Tickets: Adult tickets are £19.20, children aged 5 to 17 are £11.30, under 5s go for free and souvenir guides cost £4.95 (more info here). Skip the queues and purchase your tickets (and souvenir guide if you want one) ahead of time from the Royal Collection Trust website – you can then pick up your tickets and souvenir guide at the entrance and whiz on through to security. Have your ticket stamped before you leave (I had mine stamped at the State Apartments cloakroom when I was picking up the stroller) to make it a 1-Year pass, which gives you 12 months of complimentary admission at Windsor Castle.
Good to Know:
- Pushchairs are not allowed in the State Apartments and must be checked in and reclaimed at the exit. Note that there are at least two sets of stairs to get to the entrance of the State Apartments to check in the pushchair. I was visiting alone with Little T but another person was kind enough to help me bring the pushchair up the steps. Baby carriers and hip seats can be borrowed free of charge from the coatroom, subject to availability.
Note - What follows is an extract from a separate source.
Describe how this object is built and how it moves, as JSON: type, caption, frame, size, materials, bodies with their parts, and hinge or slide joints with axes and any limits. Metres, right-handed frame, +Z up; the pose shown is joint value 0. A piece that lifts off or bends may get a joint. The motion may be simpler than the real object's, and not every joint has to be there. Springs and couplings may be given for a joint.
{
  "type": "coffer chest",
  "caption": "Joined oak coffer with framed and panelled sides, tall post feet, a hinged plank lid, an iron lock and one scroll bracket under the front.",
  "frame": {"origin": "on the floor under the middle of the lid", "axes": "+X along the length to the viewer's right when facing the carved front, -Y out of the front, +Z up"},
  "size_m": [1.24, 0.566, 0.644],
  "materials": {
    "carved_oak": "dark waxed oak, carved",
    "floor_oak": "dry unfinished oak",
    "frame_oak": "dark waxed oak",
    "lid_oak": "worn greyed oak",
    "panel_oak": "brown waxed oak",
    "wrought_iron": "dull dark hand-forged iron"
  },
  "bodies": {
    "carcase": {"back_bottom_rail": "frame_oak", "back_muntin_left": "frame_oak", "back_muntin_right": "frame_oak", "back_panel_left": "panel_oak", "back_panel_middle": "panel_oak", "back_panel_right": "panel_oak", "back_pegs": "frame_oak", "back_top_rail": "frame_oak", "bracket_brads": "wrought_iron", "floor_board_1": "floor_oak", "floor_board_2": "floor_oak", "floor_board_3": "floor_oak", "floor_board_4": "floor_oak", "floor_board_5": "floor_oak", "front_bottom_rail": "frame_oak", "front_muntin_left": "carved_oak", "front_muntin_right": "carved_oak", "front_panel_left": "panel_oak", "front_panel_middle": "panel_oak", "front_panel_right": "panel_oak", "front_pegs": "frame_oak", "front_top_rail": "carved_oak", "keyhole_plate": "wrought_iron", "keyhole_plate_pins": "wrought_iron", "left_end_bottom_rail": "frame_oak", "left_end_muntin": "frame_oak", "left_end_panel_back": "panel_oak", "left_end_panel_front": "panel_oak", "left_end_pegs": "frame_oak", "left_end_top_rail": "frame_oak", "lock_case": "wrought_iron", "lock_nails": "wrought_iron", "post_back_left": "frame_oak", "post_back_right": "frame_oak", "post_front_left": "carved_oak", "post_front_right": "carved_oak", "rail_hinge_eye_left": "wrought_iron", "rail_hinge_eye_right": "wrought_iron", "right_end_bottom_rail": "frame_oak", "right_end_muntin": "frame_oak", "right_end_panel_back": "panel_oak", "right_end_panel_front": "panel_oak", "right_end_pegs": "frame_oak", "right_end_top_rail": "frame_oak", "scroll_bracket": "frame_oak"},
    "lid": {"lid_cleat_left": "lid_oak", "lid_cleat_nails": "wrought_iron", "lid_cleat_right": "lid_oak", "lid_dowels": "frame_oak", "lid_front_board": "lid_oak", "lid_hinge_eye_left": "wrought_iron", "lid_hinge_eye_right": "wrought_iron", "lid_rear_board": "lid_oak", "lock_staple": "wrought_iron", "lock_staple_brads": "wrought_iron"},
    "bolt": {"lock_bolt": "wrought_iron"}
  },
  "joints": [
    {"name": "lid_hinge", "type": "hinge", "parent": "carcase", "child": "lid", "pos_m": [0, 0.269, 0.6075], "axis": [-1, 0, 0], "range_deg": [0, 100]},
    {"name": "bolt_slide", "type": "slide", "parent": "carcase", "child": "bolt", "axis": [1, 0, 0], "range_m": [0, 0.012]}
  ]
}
- There is a family bathroom on the way to the State Apartments on the North Terrace. It will be on your right and has a pretty small sign so you’ll need to keep an eye out for it. There’s a long padded bench with a bottle warmer, a room with a changing table and a separate room with a toilet. Another baby care facility is located in the Courtyard at the start of your visit.
- Be sure to have a look at the Royal Collection website for the latest top tips and things to look out for when visiting Windsor Castle with children.
- There are cash machines on the main street across from the entrance of the castle, along with just about every chain restaurant you can imagine (e.g. Pizza Express, Nando’s), pubs, shops and plenty of other facilities.